Using actual thickness instead of nominal thickness for hardwoods. As shown in the worked example above, plugging in the planed thickness instead of the nominal thickness undercounts board feet. That means your self-calculated total comes in lower than what the dealer will actually invoice, which either leaves you short on wood mid-project or blows the budget you planned around your own math.

Run your numbers through the board foot calculator before you order, and pick a common nominal size from the dropdown when one applies, so you are not hand-typing actual dimensions into a formula built for nominal ones.

FAQ

Do I use nominal or actual dimensions to calculate board feet?

Nominal. The board-foot formula and lumberyard pricing both use the rough-sawn nominal size, such as 1 inch for a 4/4 hardwood board or 2 inches for a 2x4, even though the actual planed dimensions are smaller.

Is a board foot the same as a linear foot?

No. A linear foot measures length only, regardless of the board's thickness or width. A board foot measures volume: thickness times width times length, divided by 12 when length is in feet. A wide, thick board contains more board feet per linear foot than a narrow, thin one.

Why is a 2x4 actually 1.5 inches by 3.5 inches?

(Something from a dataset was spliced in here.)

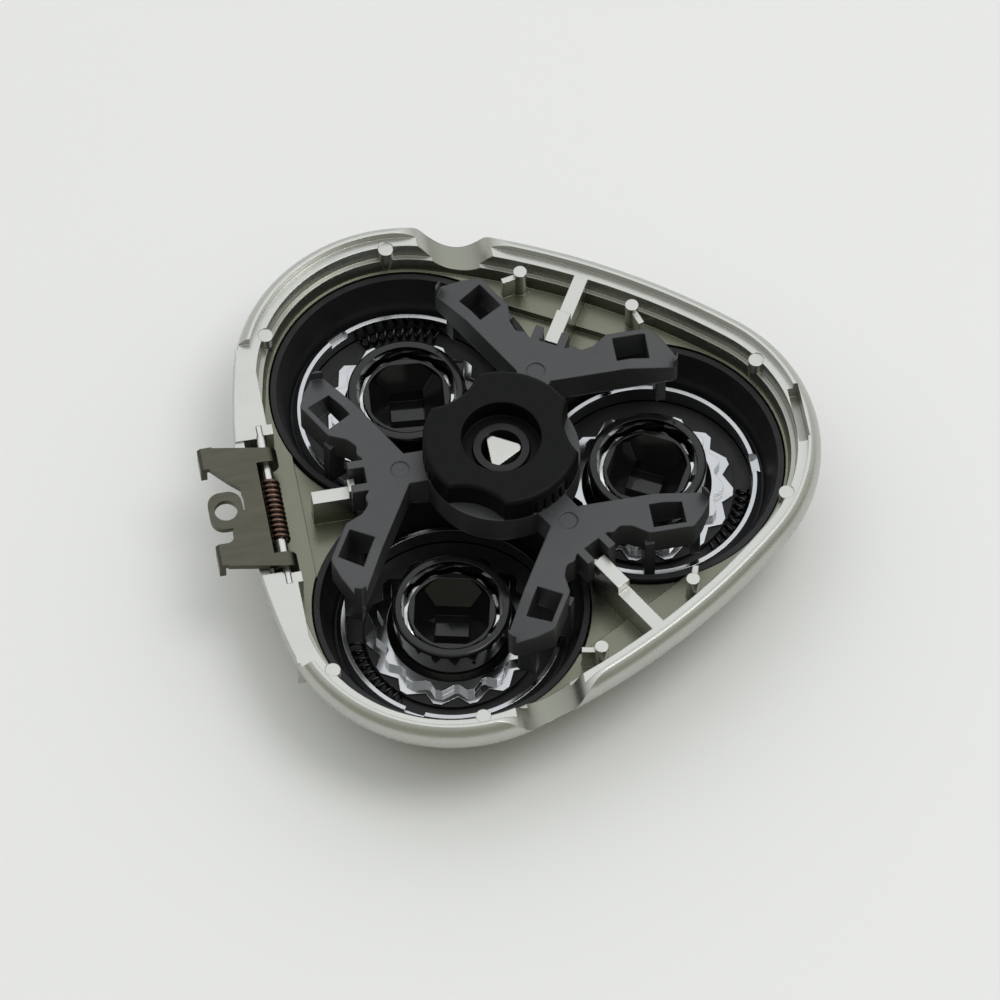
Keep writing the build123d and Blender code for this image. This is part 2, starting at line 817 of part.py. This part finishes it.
arm_corner = arm_point((limb_start, limb_inner))
fork_base = arm_point(scoop_points[-1])
half_outline = [arm_point(point) for point in limb_end_points + scoop_points]
half_outline.append((arm_back, fork_base[1] + fork_base[0] - arm_back))
arm_outline = [(0, arm_corner[1]), arm_corner] + half_outline
arm_outline = arm_outline + flipped(arm_outline)
with BuildPart() as retaining_frame:
    with BuildSketch(Plane.XY.offset(frame_bottom)):
        Circle(frame_ring_radius)
    extrude(amount=frame_height)
    for side in side_turns:
        with BuildSketch(level_plane((0, 0), side_turns[side], frame_bottom)) as arm:
            Polygon(*arm_outline, align=None)
            fillet(arm.vertices().filter_by(lambda corner: corner.X > arm_corner[0]), arm_round)
            prong = fork_end - arm_back + fork_width
            for way in (-1, 1):
                with Locations((fork_end - prong / 2, way * (rib_thickness / 2 + fork_gap + fork_width / 2))):
                    Rectangle(prong, fork_width)
        extrude(amount=frame_height)
    for head in head_turns:
        centre_plane = level_plane((0, 0), head_turns[head], frame_bottom)
        for way in (-1, 1):
            # The limb's top slopes down towards its outer edge
            edge = section_plane((0, 0), head_turns[head] + 90 * way).offset(-way * (limb_end + cut_over))
            with BuildSketch(edge):
                Polygon(
                    (limb_slope_start, frame_top),
                    (limb_outer + cut_over, frame_top - slope * (limb_outer - limb_slope_start + cut_over)),
                    (limb_outer + cut_over, frame_top + cut_over),
                    (limb_slope_start, frame_top + cut_over),
                    align=None,
                )
            extrude(amount=way * (limb_end + cut_over - scoop_points[1][0]), mode=Mode.SUBTRACT)
            # Pocket through the limb
            with BuildSketch(centre_plane):
                with Locations((pocket_start + pocket_length / 2, way * (pocket_inner + pocket_width / 2))):
                    Rectangle(pocket_length, pocket_width)
            extrude(amount=frame_height, mode=Mode.SUBTRACT)
            # Feet that hold the head down in the tray
            with BuildSketch(level_plane((0, 0), head_turns[head], foot_bottom)):
                with Locations((pocket_start - foot_length / 2, way * (foot_reach + foot_width / 2))):
                    Rectangle(foot_length, foot_width)
                with Locations((end_foot_start + foot_length / 2, way * (end_foot_inner + foot_width / 2))):
                    Rectangle(foot_length, foot_width)
            extrude(amount=frame_bottom + frame_height / 2 - foot_bottom)
    # Round ejector marks on the arms
    for side in side_turns:
        with BuildSketch(level_plane((0, 0), side_turns[side], frame_top)):
            with Locations((ejector_reach, 0)):
                Circle(ejector_radius)
        extrude(amount=-ejector_depth, mode=Mode.SUBTRACT)
    with BuildSketch():
        Circle(post_radius + post_fit)
    extrude(amount=post_height, mode=Mode.SUBTRACT)
retaining_frame.part.label = "retaining_frame"

# Lock knob with three scallops, a well and a gripped rim
knob_bottom = frame_top + knob_gap
scallop_centre = knob_radius + scallop_radius - scallop_depth
with BuildPart() as lock_knob:
    with BuildSketch(Plane.XY.offset(knob_bottom)):
        Circle(knob_radius)
        for head in head_turns:
            with Locations(polar(scallop_centre, head_turns[head])):
                Circle(scallop_radius, mode=Mode.SUBTRACT)
    extrude(amount=knob_top - knob_bottom)
    fillet(lock_knob.faces().sort_by(Axis.Z)[-1].outer_wire().edges(), knob_round)
    with BuildSketch(Plane.XY.offset(knob_bottom + knob_web)):
        Circle(knob_well_radius)
    extrude(amount=knob_top - knob_bottom, mode=Mode.SUBTRACT)
    with BuildSketch(Plane.XY.offset(knob_bottom)):
        Circle(post_radius + knob_bore_fit)
    extrude(amount=knob_top, mode=Mode.SUBTRACT)
    with BuildSketch(Plane.XY.offset(knob_bottom)):
        for groove in range(grip_count):
            groove_turn = groove * 360 / grip_count
            facings = [math.cos(math.radians(groove_turn - turn)) for turn in head_turns.values()]
            if max(facings) < grip_limit:
                with Locations(Location((*polar(knob_radius, groove_turn), 0), (0, 0, groove_turn))):
                    Rectangle(2 * grip_depth, grip_width)
    extrude(amount=knob_top - knob_bottom - 2 * knob_round, mode=Mode.SUBTRACT)
lock_knob.part.label = "lock_knob"

# Hinge bracket: a flat sheet rolled round the pin at two knuckles, with hooks and a loop
plate_top = plate_bottom + plate_thickness
knuckle_bore = pin_radius + pin_fit
knuckle_radius = knuckle_bore + plate_thickness
plate_outer_x = hinge_x - plate_reach
bay_cut_x = hinge_x - bay_cut_reach
loop_x = hinge_x - loop_reach
with BuildPart() as hinge_bracket:
    with BuildSketch(Plane.XY.offset(plate_bottom)) as plate:
        Polygon(
            (hinge_x, knuckle_shift + plate_half),
            (plate_outer_x, plate_outer_shift + plate_half),
            (plate_outer_x, bay_cut_top),
            (bay_cut_x - bay_slope_out, bay_slope_top),
            (bay_cut_x, bay_slope_end),
            (bay_cut_x, loop_y - neck_shift),
            (bay_cut_x - bay_low_out, loop_y - neck_shift - neck_width / 2),
            (bay_cut_x - bay_low_out, bay_cut_bottom),
            (plate_outer_x, bay_cut_bottom),
            (plate_outer_x, plate_outer_shift - plate_half),
            (hinge_x, knuckle_shift - plate_half),
            align=None,
        )
        fillet(plate.vertices().filter_by(lambda corner: plate_outer_x < corner.X < hinge_x), plate_round)
        with Locations((hinge_x - coil_slot_reach / 2, knuckle_shift)):
            Rectangle(coil_slot_reach, 2 * (plate_half - knuckle_length), mode=Mode.SUBTRACT)
        # Loop on its neck
        with Locations(((loop_x + bay_cut_x) / 2, loop_y - neck_shift)):
            Rectangle(bay_cut_x - loop_x, neck_width)
        with Locations((loop_x, loop_y)):
            RectangleRounded(loop_length, loop_width, loop_round)
            Circle(loop_inner, mode=Mode.SUBTRACT)
    extrude(amount=plate_thickness)
    for way in (-1, 1):
        knuckle_end = knuckle_shift + way * plate_half
        with BuildSketch(Plane.XZ.offset(-knuckle_end)):
            with Locations((hinge_x, hinge_z)):
                Circle(knuckle_radius)
        extrude(amount=way * knuckle_length)
        with BuildSketch(Plane.XZ.offset(-knuckle_end)):
            with Locations((hinge_x, hinge_z)):
                Circle(knuckle_bore)
        extrude(amount=way * knuckle_length, mode=Mode.SUBTRACT)
    # Hooks bent down at the outer corners
    hook_x = plate_outer_x - hook_reach
    for hook_start in (plate_outer_shift + plate_half, bay_cut_bottom):
        with BuildSketch(Plane.XZ.offset(-hook_start)):
            Polygon(
                (plate_outer_x + plate_thickness, plate_bottom),
                (hook_x + plate_thickness, plate_bottom),
                (hook_x + plate_thickness, plate_bottom - hook_drop),
                (hook_x, plate_bottom - hook_drop),
                (hook_x, plate_top - plate_thickness / 2),
                (hook_x + plate_thickness / 2, plate_top),
                (plate_outer_x + plate_thickness, plate_top),
                align=None,
            )
        extrude(amount=hook_width)
hinge_bracket.part.label = "hinge_bracket"

# Hinge pin through the ears
with BuildPart() as hinge_pin:
    with BuildSketch(Plane.XZ.offset(-ear_end)):
        with Locations((hinge_x, hinge_z)):
            Circle(pin_radius)
    extrude(amount=2 * ear_end)
hinge_pin.part.label = "hinge_pin"


# Coil spring round the hinge pin, with a leg at each end
def coil_plane(turned, along):
    across, rise = polar(coil_radius, turned)
    outward = Vector(across, 0, rise).normalized()
    climb = (coil_end_y - coil_start_y) / coil_turns / (2 * math.pi * coil_radius)
    onward = Vector(-outward.Z, climb, outward.X)
    return Plane(origin=(hinge_x + across, along, hinge_z + rise), x_dir=outward, z_dir=onward)


with BuildPart() as torsion_spring:
    steps = coil_turns * coil_points
    turned = [coil_leg_turn + step * 360 / coil_points for step in range(steps + 1)]
    along = [coil_start_y + (coil_end_y - coil_start_y) * step / steps for step in range(steps + 1)]
    for step in range(steps + 1):
        with BuildSketch(coil_plane(turned[step], along[step])):
            Rectangle(coil_wire, coil_wire)
    loft(ruled=True)
    with BuildSketch(coil_plane(turned[0], along[0])):
        Rectangle(coil_wire, coil_wire)
    extrude(amount=-coil_leg)
    with BuildSketch(coil_plane(turned[-1], along[-1])):
        Rectangle(coil_wire, coil_wire)
    extrude(amount=coil_leg)
torsion_spring.part.label = "torsion_spring"

os.makedirs("parts", exist_ok=True)
single_pieces = (
    shell_frame,
    inner_tray,
    centre_post,
    retaining_frame,
    lock_knob,
    hinge_bracket,
    hinge_pin,
    torsion_spring,
)
for piece in single_pieces:
    export_step(piece.part, f"parts/{piece.part.label}.step")
for name, pieces in (
    ("chrome_ring", chrome_rings),
    ("guard_carrier", guard_carriers),
    ("guard", guards),
    ("cutter", cutters),
    ("cutter_hub", cutter_hubs),
    ("cap_ring", cap_rings),
    ("head_spring", head_springs),
):
    for head, piece in pieces.items():
        piece.part.label = f"{name}_{head}"
        export_step(piece.part, f"parts/{name}_{head}.step")
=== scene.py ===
import json
import math

import bpy
from mathutils import Matrix, Vector


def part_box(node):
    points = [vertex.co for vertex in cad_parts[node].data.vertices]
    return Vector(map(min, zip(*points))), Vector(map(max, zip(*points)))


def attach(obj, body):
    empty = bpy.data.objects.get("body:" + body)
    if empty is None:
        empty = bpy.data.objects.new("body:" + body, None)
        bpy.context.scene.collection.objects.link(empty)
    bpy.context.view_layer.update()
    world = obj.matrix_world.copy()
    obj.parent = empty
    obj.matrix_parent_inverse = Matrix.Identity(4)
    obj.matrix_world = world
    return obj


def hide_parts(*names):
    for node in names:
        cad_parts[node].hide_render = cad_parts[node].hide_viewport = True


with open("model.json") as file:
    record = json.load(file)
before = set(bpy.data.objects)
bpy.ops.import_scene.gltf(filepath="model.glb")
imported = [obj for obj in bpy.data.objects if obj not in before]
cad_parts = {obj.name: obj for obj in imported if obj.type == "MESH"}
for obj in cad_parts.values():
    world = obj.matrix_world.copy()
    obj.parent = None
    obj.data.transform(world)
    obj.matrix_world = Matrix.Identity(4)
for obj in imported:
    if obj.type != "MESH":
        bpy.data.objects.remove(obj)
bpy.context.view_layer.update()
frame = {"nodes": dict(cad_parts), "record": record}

MM = 0.001
HEADS = (1, 2, 3)

# Camera at the photograph's angle
CAMERA_AZIMUTH = math.radians(-9.746)
CAMERA_ELEVATION = math.radians(58.870)
CAMERA_ROLL = math.radians(-0.720)
CAMERA_SHIFT = Vector((0.226, -0.650, 1206.645)) * MM
CAMERA_BASE = 7.0 * MM
CAMERA_LENS = 369.96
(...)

The 2x4 name refers to its nominal, rough-sawn size before the mill dries and planes it smooth. Drying shrinkage and planing remove roughly a half inch from each dimension, leaving an actual size of 1.5 in x 3.5 in. This applies across the nominal-to-actual table sourced from ProWood and Archtoolbox above.

Does every lumber seller price by the board foot?

No. Hardwood and specialty dealers commonly price by the board foot. Home centers selling dimensional softwood framing lumber and decking typically price by the piece or the linear foot instead. Board-foot math still works as a way to total up wood volume across a shopping list, even when the receipt itself is priced per piece.